**To be done:** From the records below, copy out exactly the lines from the one containing "Write part 2 of" to the one containing "return made.outputs[0]", both included. Add nothing else.

(Source data)
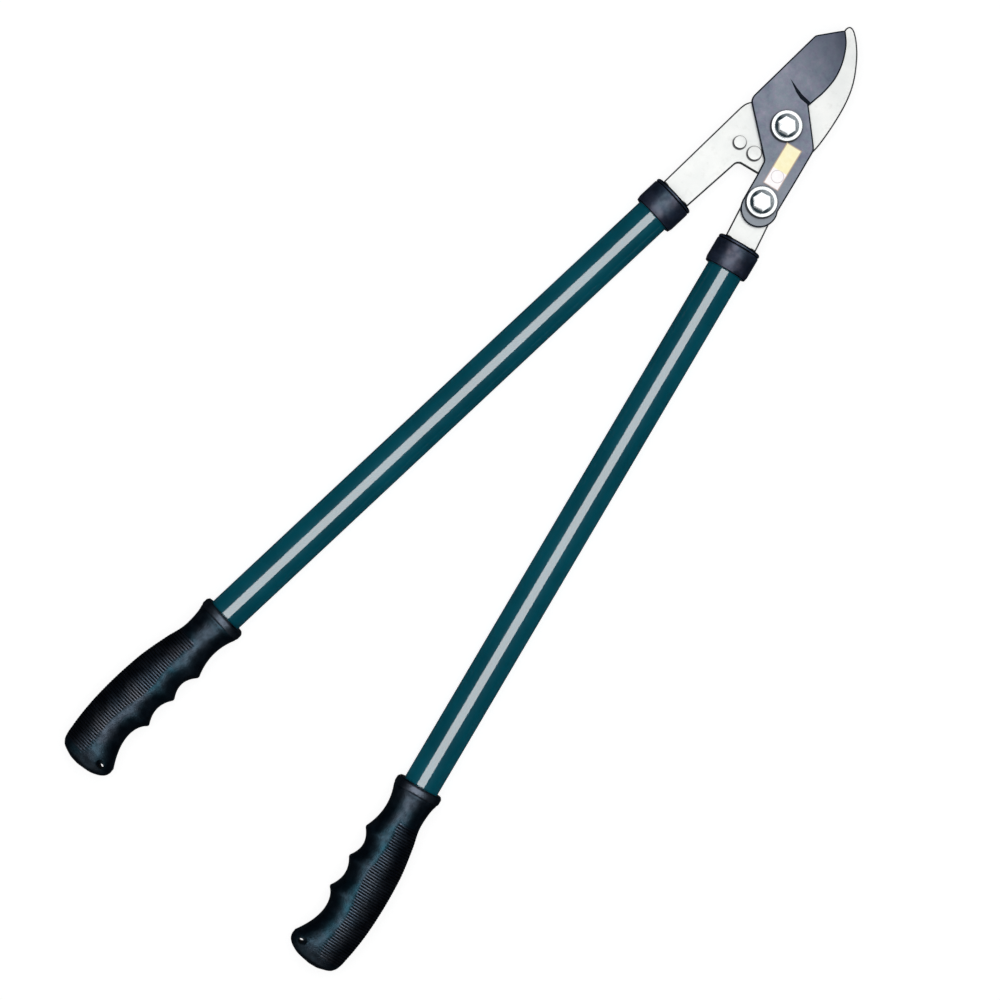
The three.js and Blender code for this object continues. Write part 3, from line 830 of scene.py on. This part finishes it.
def rivet(node):
    """A stop rivet through the hook plate; the side of its head is as dark as the plate's edge."""
    lo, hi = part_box(node)
    centre = (lo + hi) / 2
    outer = (hi.x - lo.x) / 2
    plate_lo, plate_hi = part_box("hook_plate")
    shank, tail = outer * 0.52, outer * 0.86
    head = plate_hi.z + RIVET_GAP
    foot = plate_lo.z - RIVET_GAP
    profile = rounded([
        (0, lo.z), (tail, lo.z), (tail, foot), (shank, foot), (shank, head), (outer, head), (outer, hi.z),
        (0, hi.z),
    ], 0.0006, 6)
    vertices, faces = revolve(profile, Vector((centre.x, centre.y, 0)), UP, ALONG_X, 72)
    materials = [plate_steel(node + "_steel", 0.3), plate_edge]
    piece = make(node, vertices, faces, "hook_side", "bright_steel", materials, 32)
    for face in piece.data.polygons:
        face.material_index = int(abs(face.normal.z) < HEAD_TILT)


for node in RIVETS:
    rivet(node)


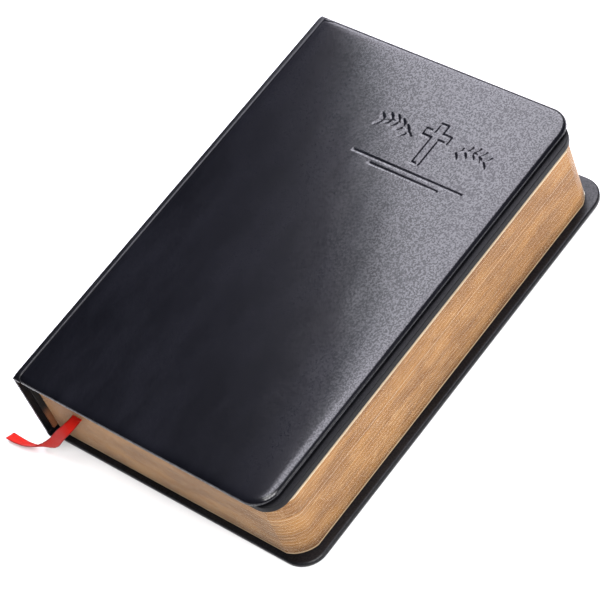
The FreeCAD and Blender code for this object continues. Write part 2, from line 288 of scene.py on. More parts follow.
# shared by both gilts: how lines and clouds mix, the scratches, and the darkening near the back cover
giltValues = {
    "specular": 0.12, "lines": 0.6, "clouds": 0.5, "cloudScale": 42.0, "mix": (0.43, 0.66),
    "scratchTurn": (0.7, 0.5, 0.0), "scratchScale": (30.0, 26.0, 120.0), "scratchWidth": 0.012,
    "patchScale": 24.0, "patches": (0.48, 0.62), "scratches": 0.35, "rough": (0.38, 0.6),
    "duskFrom": 1.0 * mm, "duskTo": 9.0 * mm, "duskWander": 6.0 * mm, "dusk": 0.6,
}


def makeGilt(name, looks, values, low):
    material, tree, shader, coordinates = startMaterial(
        name, {"Metallic": looks["metal"], "Specular IOR Level": values["specular"]})
    vector = coordinates.outputs["Object"]
    lines = noiseNode(tree, stretch(tree, vector, (14.0, 14.0, looks["linesPerMetre"])), 1.0, 4.0, 0.65)
    clouds = noiseNode(tree, stretch(tree, vector, (1.0, 1.0, 3.0)), values["cloudScale"], 5.0, 0.6)
    fromLines = mathNode(tree, "MULTIPLY", lines, values["lines"])
    fromClouds = mathNode(tree, "MULTIPLY", clouds, values["clouds"])
    both = spread(tree, mathNode(tree, "ADD", fromLines, fromClouds), *values["mix"])
    colour = blendColours(tree, both, looks["deep"], looks["pale"])
    # scratches: thin contours of a slanted noise, kept in patches
    slanted = node(tree, "ShaderNodeMapping", {}, {"Vector": vector, "Rotation": values["scratchTurn"],
                                                   "Scale": values["scratchScale"]}).outputs["Vector"]
    contour = awayFrom(tree, noiseNode(tree, slanted, 1.0, 2.0))
    scratch = spread(tree, contour, 0.0, values["scratchWidth"], 1.0, 0.0)
    patch = spread(tree, noiseNode(tree, vector, values["patchScale"], 2.0), *values["patches"])
    share = mathNode(tree, "MULTIPLY", mathNode(tree, "MULTIPLY", scratch, patch), values["scratches"])
    colour = blendColours(tree, share, colour, looks["worn"])
    height = node(tree, "ShaderNodeSeparateXYZ", {}, {0: vector}).outputs["Z"]
    wandered = mathNode(tree, "ADD", height, mathNode(tree, "MULTIPLY", clouds, values["duskWander"]))
    dusk = spread(tree, wandered, low + values["duskFrom"], low + values["duskTo"], values["dusk"], 0.0)
    colour = blendColours(tree, dusk, colour, looks["low"])
    tree.links.new(colour, shader.inputs["Base Color"])
    tree.links.new(spread(tree, lines, 0.3, 0.7, *values["rough"]), shader.inputs["Roughness"])
    cut = mathNode(tree, "SUBTRACT", lines, share)
    bumpInto(tree, shader, cut, looks["depth"])
    return material


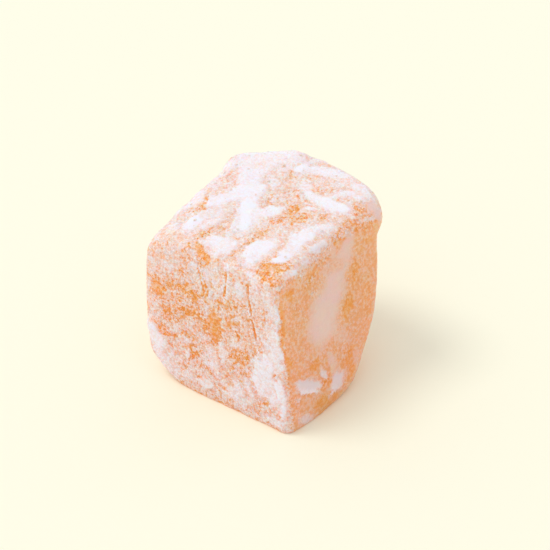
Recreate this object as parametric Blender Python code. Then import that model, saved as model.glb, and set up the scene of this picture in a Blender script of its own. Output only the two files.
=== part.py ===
"""A cube of Turkish delight, cut by hand from a slab: one solid piece of starch jelly.

The block is the space inside a handful of cut faces. Each face has a direction and a distance from
the middle of the block, and where faces meet, the jelly rounds over. Metres, +Z up, with the origin
on the surface that the cube rests on, under the middle of its box. The front face looks to -Y.
"""

import bmesh
import bpy
import numpy as np

MM = 0.001  # metres in a millimetre

# Driving dimensions, in millimetres from the middle of the block.
MIDDLE_HEIGHT = 13.0  # height of the middle above the resting face
CUT_FACES = {  # the way each face looks, and how far it lies from the middle
    "base": ((0.00, 0.00, -1.00), 13.55),
    "top": ((0.04, -0.12, 0.99), 13.1),
    "front": ((0.07, -0.99, 0.11), 12.0),
    "right": ((0.97, -0.11, 0.21), 12.4),
    "left": ((-1.00, -0.03, -0.05), 14.19),
    "back": ((0.25, 0.95, -0.20), 13.4),
}
WORN_CORNERS = {  # corners squashed or trimmed by the knife, as smaller faces
    "far_top": ((-0.44, 0.89, 0.07), 18.11),
    "right_low": ((0.73, 0.56, -0.38), 17.16),
    "left_low": ((-0.54, -0.22, -0.81), 18.09),
    "left_top": ((-0.48, -0.18, 0.86), 17.69),
    "right_top": ((0.83, 0.08, 0.55), 19.08),
}
EDGE_SHARPNESS = 18.0  # exponent that blends the faces: higher is crisper
CRISP_EDGE = {"turn": -43.0, "spread": 9.0, "extra": 12.0}  # the upright front edge, in degrees
SOFT_BELOW = -0.3  # the crisp edge softens under this slope, towards the foot
SWELLS = {  # soft bulges and dents: middle, reach along each axis, and push
    "right_lip": ((11.5, 11.5, 13.0), (3.0, 3.5, 2.0), (0.59, -0.15, -0.42)),
    "lip_edge": ((11.5, 11.0, 10.8), (3.0, 3.0, 1.6), (0.52, 0.3, -0.02)),
    "lip_shade": ((11.5, 10.8, 8.2), (3.0, 3.5, 1.8), (-0.15, 0.04, 0.16)),
    "lip_undercut": ((11.5, 11.5, 8.0), (4.0, 5.0, 3.0), (-0.24, 0.09, 0.15)),
    "far_shoulder": ((7.0, 13.0, 13.0), (5.0, 4.0, 4.0), (-0.28, 0.37, 0.69)),
    "far_slope": ((-2.0, 15.1, 14.8), (2.5, 2.0, 2.0), (0.0, -0.41, -0.54)),
    "far_peak": ((-5.5, 14.3, 15.0), (2.0, 2.0, 2.0), (0.01, 0.4, 0.49)),
    "far_left_rim": ((-10.5, 12.0, 14.5), (3.5, 2.5, 2.5), (-0.29, -0.35, -0.15)),
    "far_rim": ((-8.0, 15.5, 13.0), (4.0, 3.0, 3.0), (0.18, 0.16, 0.26)),
    "far_left_corner": ((-14.3, 7.5, 13.4), (2.0, 2.2, 2.5), (-0.14, 0.35, 0.6)),
    "far_left_notch": ((-14.6, 4.3, 12.7), (2.5, 2.4, 2.5), (0.33, 0.61, 0.39)),
    "left_rim_dip": ((-13.5, 5.5, 13.0), (2.5, 3.5, 2.5), (0.77, 0.73, 0.22)),
    "left_belly": ((-14.0, -4.0, 0.0), (4.0, 7.0, 6.0), (-0.73, -0.37, -0.13)),
    "right_hollow": ((12.5, -1.0, 12.5), (3.5, 6.5, 6.0), (-1.2, 0.0, -0.1)),
    "foot": ((13.0, 0.0, -9.0), (5.0, 7.0, 5.0), (0.07, -0.08, 0.36)),
    "foot_roll": ((14.5, 0.0, -11.5), (3.0, 5.0, 3.5), (0.05, 0.3, 0.71)),
    "near_toe": ((13.5, -14.8, -13.0), (2.2, 2.2, 3.0), (0.08, -0.15, -0.08)),
    "near_toe_right": ((13.8, -11.5, -13.0), (2.5, 2.5, 3.0), (-0.45, -0.32, 0.02)),
    "near_toe_left": ((8.0, -15.2, -13.0), (4.0, 2.5, 3.0), (0.02, -0.26, 0.13)),
    "top_dip": ((-3.0, -4.0, 13.0), (5.0, 6.0, 4.0), (0.0, 0.0, -0.3)),
    "back_dent": ((2.0, 14.0, 1.0), (6.0, 4.0, 6.0), (0.0, -0.5, 0.0)),
}

GRID = 24  # squares along each side of a face
GRID_SPREAD = 0.62  # how much the grid tightens towards the edges, from 0 to 1
JELLY_COLOUR = (0.86, 0.40, 0.12, 1.0)
JELLY_ROUGHNESS = 0.55


def clear_scene():
    for item in list(bpy.data.objects):
        bpy.data.objects.remove(item)


def unit(vectors):
    vectors = np.asarray(vectors, float)
    return vectors / np.linalg.norm(vectors, axis=-1, keepdims=True)


def gridded_cube():
    """A cube of side 2 with GRID squares along each side."""
    cube = bmesh.new()
    bmesh.ops.create_cube(cube, size=2.0)
    bmesh.ops.subdivide_edges(cube, edges=cube.edges[:], cuts=GRID - 1, use_grid_fill=True)
    return cube


def tightened(coordinates):
    """Moves the grid lines towards the cube's edges, where the surface turns most."""
    quarter_turn = np.pi / 2 * GRID_SPREAD
    return np.sin(coordinates * quarter_turn) / np.sin(quarter_turn)


def sharpness(directions):
    """The blending exponent in each direction, raised along the one crisp upright edge."""
    turn = np.degrees(np.arctan2(directions[:, 1], directions[:, 0]))
    nearness = np.exp(-(((turn - CRISP_EDGE["turn"]) / CRISP_EDGE["spread"]) ** 2))
    nearness *= np.clip((directions[:, 2] - SOFT_BELOW) / 0.3 + 1.0, 0.0, 1.0)
    return EDGE_SHARPNESS + CRISP_EDGE["extra"] * nearness


def reach_of_faces(directions):
    """How far the blended faces lie from the middle in each direction, in millimetres."""
    exponent = sharpness(directions)
    total = np.zeros(len(directions))
    for way, distance in [*CUT_FACES.values(), *WORN_CORNERS.values()]:
        total += (np.maximum(directions @ unit(way), 0.0) / distance) ** exponent
    return total ** (-1.0 / exponent)


def swelling(points):
    """How far the bulges and dents move each point, in millimetres."""
    moved = np.zeros_like(points)
    for middle, reach, push in SWELLS.values():
        away = (points - np.array(middle)) / np.array(reach)
        nearness = np.exp(-(away**2).sum(axis=1))
        moved += nearness[:, None] * np.array(push)
    return moved


def block_points(cube_points):
    """Carries the points of the gridded cube onto the block, in millimetres above the table."""
    directions = unit(tightened(cube_points))
    points = directions * reach_of_faces(directions)[:, None]
    points += swelling(points)
    points[:, 2] = np.maximum(points[:, 2] + MIDDLE_HEIGHT, 0.0)  # the foot is flat on the table
    box_middle = (points.min(axis=0) + points.max(axis=0)) / 2
    points[:, :2] -= box_middle[:2]
    return points


def jelly_material():
    material = bpy.data.materials.new("sugared_jelly")
    material.use_nodes = True
    shader = material.node_tree.nodes["Principled BSDF"]
    shader.inputs["Base Color"].default_value = JELLY_COLOUR
    shader.inputs["Roughness"].default_value = JELLY_ROUGHNESS
    return material


def delight_cube():
    """The whole sweet, as one closed solid."""
    cube = gridded_cube()
    mesh = bpy.data.meshes.new("delight_cube")
    cube.to_mesh(mesh)
    cube.free()
    points = np.empty(len(mesh.vertices) * 3)
    mesh.vertices.foreach_get("co", points)
    mesh.vertices.foreach_set("co", (block_points(points.reshape(-1, 3)) * MM).ravel())
    mesh.update()
    mesh.shade_smooth()
    mesh.materials.append(jelly_material())
    sweet = bpy.data.objects.new("delight_cube", mesh)
    bpy.context.scene.collection.objects.link(sweet)
    return sweet


clear_scene()
delight_cube()
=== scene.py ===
from math import cos, pi, radians, sin

import bmesh
import bpy
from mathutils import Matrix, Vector


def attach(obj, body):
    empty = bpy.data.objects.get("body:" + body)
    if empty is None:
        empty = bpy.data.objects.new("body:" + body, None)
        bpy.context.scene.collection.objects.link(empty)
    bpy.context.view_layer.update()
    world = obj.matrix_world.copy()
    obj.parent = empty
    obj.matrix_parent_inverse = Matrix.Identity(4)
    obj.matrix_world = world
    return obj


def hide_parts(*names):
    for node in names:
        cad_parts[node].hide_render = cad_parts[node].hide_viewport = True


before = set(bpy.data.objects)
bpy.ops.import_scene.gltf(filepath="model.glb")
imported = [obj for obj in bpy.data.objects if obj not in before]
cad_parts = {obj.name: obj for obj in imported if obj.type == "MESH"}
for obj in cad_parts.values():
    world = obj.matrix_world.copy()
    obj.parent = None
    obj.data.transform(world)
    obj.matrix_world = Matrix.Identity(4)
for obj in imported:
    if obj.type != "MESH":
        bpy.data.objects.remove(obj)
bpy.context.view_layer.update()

mm = 0.001  # metres in a millimetre


def linear(hexColour):
    # sRGB hex to the linear values that Blender's sockets hold
    shares = [int(hexColour[i : i + 2], 16) / 255 for i in (1, 3, 5)]
    return (*(s / 12.92 if s <= 0.04045 else ((s + 0.055) / 1.055) ** 2.4 for s in shares), 1.0)


def addNode(tree, kind, *inOrder, fills=None, out=0, **settings):
    # one node with its settings; its sockets are filled or linked in order, then by name,
    # and it gives back the output that is asked for, or itself where out is None
    node = tree.nodes.new(kind)
    for name, value in settings.items():
        setattr(node, name, value)
    for key, value in {**dict(enumerate(inOrder)), **(fills or {})}.items():
        if isinstance(value, bpy.types.NodeSocket):
            tree.links.new(value, node.inputs[key])
        else:
            node.inputs[key].default_value = value
    return node if out is None else node.outputs[out]


def newTree(name, inputs):
    # a geometry tree with named inputs and one geometry output
    tree = bpy.data.node_groups.new(name, "GeometryNodeTree")
    for socket, kind in inputs.items():
        tree.interface.new_socket(socket, in_out="INPUT", socket_type="NodeSocket" + kind)
    tree.interface.new_socket("Geometry", in_out="OUTPUT", socket_type="NodeSocketGeometry")
    return tree, addNode(tree, "NodeGroupInput", out=None).outputs


def grow(name, tree, values):
    # an empty mesh that a tree fills, kept as a plain mesh
    piece = bpy.data.objects.new(name, bpy.data.meshes.new(name))
    bpy.context.scene.collection.objects.link(piece)
    modifier = piece.modifiers.new(name, "NODES")
    modifier.node_group = tree
    for item in tree.interface.items_tree:  # inputs go by identifier, not by name
        if item.in_out == "INPUT" and item.name in values:
            modifier[item.identifier] = values[item.name]
    graph = bpy.context.evaluated_depsgraph_get()
    made = bpy.data.meshes.new_from_object(piece.evaluated_get(graph), depsgraph=graph)
    piece.modifiers.clear()
    empty, piece.data = piece.data, made
    bpy.data.meshes.remove(empty)
    made.name = name
    print(name, len(made.polygons), "faces")
    return piece


block = {
    "squaresPerSide": 128,
    "spread": 0.55,  # how evenly the squares are shared out, from 0 (cube) to 1 (ball)
    "middle": (0.0, 0.0, 13 * mm),
    "reach": 60 * mm,
    "smoothing": 3,
    "swellSize": 7 * mm,
    "swellHeight": 0.16 * mm,
    "lumpSize": 1.3 * mm,
    "lumpHeight": 0.12 * mm,
    "driftHeight": 0.16 * mm,
    "creaseDepth": 0.15 * mm,
    "lipHeight": 0.05 * mm,
    "raggedSize": 2.2 * mm,
    "raggedReach": 1.5 * mm,
    "settleBelow": 2.0 * mm,
    "settleBy": 0.35 * mm,
}

# across, up and outward direction of each side
sides = {
    "top": ((1, 0, 0), (0, 1, 0), (0, 0, 1)),
    "front": ((1, 0, 0), (0, 0, 1), (0, -1, 0)),
    "right": ((0, 1, 0), (0, 0, 1), (1, 0, 0)),
    "left": ((0, -1, 0), (0, 0, 1), (-1, 0, 0)),
    "back": ((-1, 0, 0), (0, 0, 1), (0, 1, 0)),
    "foot": ((1, 0, 0), (0, -1, 0), (0, 0, -1)),
}
evenDust = {"foot": 0.35, "back": 0.40, "left": 0.50, "right": 0.07, "front": 0.47, "top": 0.62}
evenFilm = {"right": 0.20, "back": 0.12}

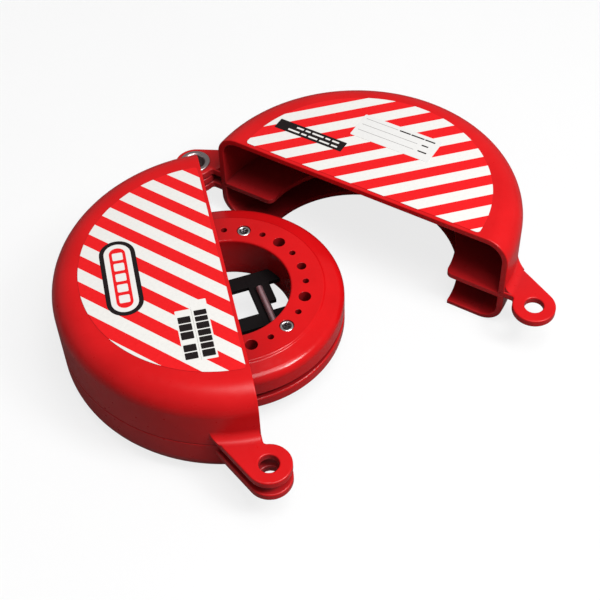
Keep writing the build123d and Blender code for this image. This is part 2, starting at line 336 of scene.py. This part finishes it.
def rounded_outline(centre, size, radius):
    """Corners of a rounded rectangle, anticlockwise."""
    steps = 8
    half_x, half_y = size[0] / 2 - radius, size[1] / 2 - radius
    corners = (
        (half_x, half_y, 0),
        (-half_x, half_y, 90),
        (-half_x, -half_y, 180),
        (half_x, -half_y, 270),
    )
    points = []
    for x, y, turn in corners:
        for step in range(steps + 1):
            angle = math.radians(turn + 90 * step / steps)
            points.append(
                (
                    centre[0] + x + radius * math.cos(angle),
                    centre[1] + y + radius * math.sin(angle),
                )
            )
    return points


def printed_block(bm, centre, size, radius, layer, base):
    """One block of ink with its edges, lying on the layers below it."""
    points = [(x * MM, y * MM) for x, y in rounded_outline(centre, size, radius)]
    top = [bm.verts.new((x, y, base + (layer + 1) * ink_thickness)) for x, y in points]
    foot = [bm.verts.new((x, y, base + layer * ink_thickness)) for x, y in points]
    bm.faces.new(top)
    bm.faces.new(foot[::-1])
    for i in range(len(points)):
        j = (i + 1) % len(points)
        bm.faces.new((top[j], top[i], foot[i], foot[j]))


def printed_piece(name, half, blocks, layer, material, base=film_top):
    """A pass of ink: several blocks in one colour. Blocks are centre, size and corner radius."""
    bm = bmesh.new()
    for centre, size, radius in blocks:
        printed_block(bm, centre, size, radius, layer, base)
    bm.transform(HALVES[half])
    mesh = bpy.data.meshes.new(name)
    bm.to_mesh(mesh)
    bm.free()
    piece = new_piece(name, mesh, f"{half}_half", (material,))
    return piece


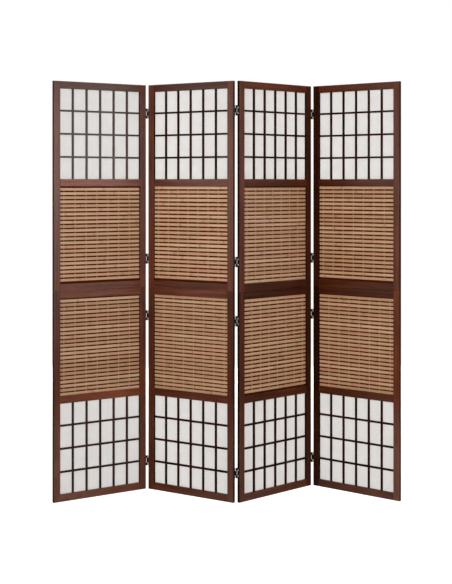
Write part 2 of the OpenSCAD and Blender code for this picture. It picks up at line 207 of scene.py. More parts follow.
def split(tree, value):
    return node(tree, "ShaderNodeSeparateXYZ", {0: value}).outputs[:3]


def colour_mix(tree, share, a, b, how="MIX"):
    return node(tree, "ShaderNodeMix", {0: share, 6: a, 7: b}, data_type="RGBA",
                blend_type=how).outputs[2]


def step(tree, value, low, high, to_low=0.0, to_high=1.0):
    """A smooth step from to_low at low to to_high at high."""
    return node(tree, "ShaderNodeMapRange", {0: value, 1: low, 2: high, 3: to_low, 4: to_high},
                interpolation_type="SMOOTHSTEP").outputs[0]


def noise(tree, place, scale=1.0, detail=2.0, rough=0.5):
    return node(tree, "ShaderNodeTexNoise",
                {"Vector": place, "Scale": scale, "Detail": detail, "Roughness": rough}).outputs[0]


def stops(tree, value, *pairs):
    """A colour ramp through (position, colour) pairs."""
    made = node(tree, "ShaderNodeValToRGB", {0: value})
    ramp = made.color_ramp
    while len(ramp.elements) < len(pairs):
        ramp.elements.new(0.5)
    for element, (position, colour) in zip(ramp.elements, pairs):
        element.position = position
        element.color = (*colour, 1)
    return made.outputs[0]


def finish(name, **values):
    """A new material with one surface shader, whose even values are set on it."""
    material = bpy.data.materials.new(name)
    material.use_nodes = True
    tree = material.node_tree
    tree.nodes.clear()
    shader = node(tree, "ShaderNodeBsdfPrincipled",
                  {key.replace("_", " "): value for key, value in values.items()})
    node(tree, "ShaderNodeOutputMaterial", {"Surface": shader.outputs[0]})
    return material, tree, shader


def relief(tree, shader, height, depth):
    """Raises the surface by height times depth, in metres."""
    bump = node(tree, "ShaderNodeBump", {"Height": height, "Distance": depth, "Strength": 1.0})
    tree.links.new(bump.outputs[0], shader.inputs["Normal"])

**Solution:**
Write part 2 of the OpenSCAD and Blender code for this picture. It picks up at line 207 of scene.py. More parts follow.
def split(tree, value):
    return node(tree, "ShaderNodeSeparateXYZ", {0: value}).outputs[:3]


def colour_mix(tree, share, a, b, how="MIX"):
    return node(tree, "ShaderNodeMix", {0: share, 6: a, 7: b}, data_type="RGBA",
                blend_type=how).outputs[2]


def step(tree, value, low, high, to_low=0.0, to_high=1.0):
    """A smooth step from to_low at low to to_high at high."""
    return node(tree, "ShaderNodeMapRange", {0: value, 1: low, 2: high, 3: to_low, 4: to_high},
                interpolation_type="SMOOTHSTEP").outputs[0]


def noise(tree, place, scale=1.0, detail=2.0, rough=0.5):
    return node(tree, "ShaderNodeTexNoise",
                {"Vector": place, "Scale": scale, "Detail": detail, "Roughness": rough}).outputs[0]


def stops(tree, value, *pairs):
    """A colour ramp through (position, colour) pairs."""
    made = node(tree, "ShaderNodeValToRGB", {0: value})
    ramp = made.color_ramp
    while len(ramp.elements) < len(pairs):
        ramp.elements.new(0.5)
    for element, (position, colour) in zip(ramp.elements, pairs):
        element.position = position
        element.color = (*colour, 1)
    return made.outputs[0]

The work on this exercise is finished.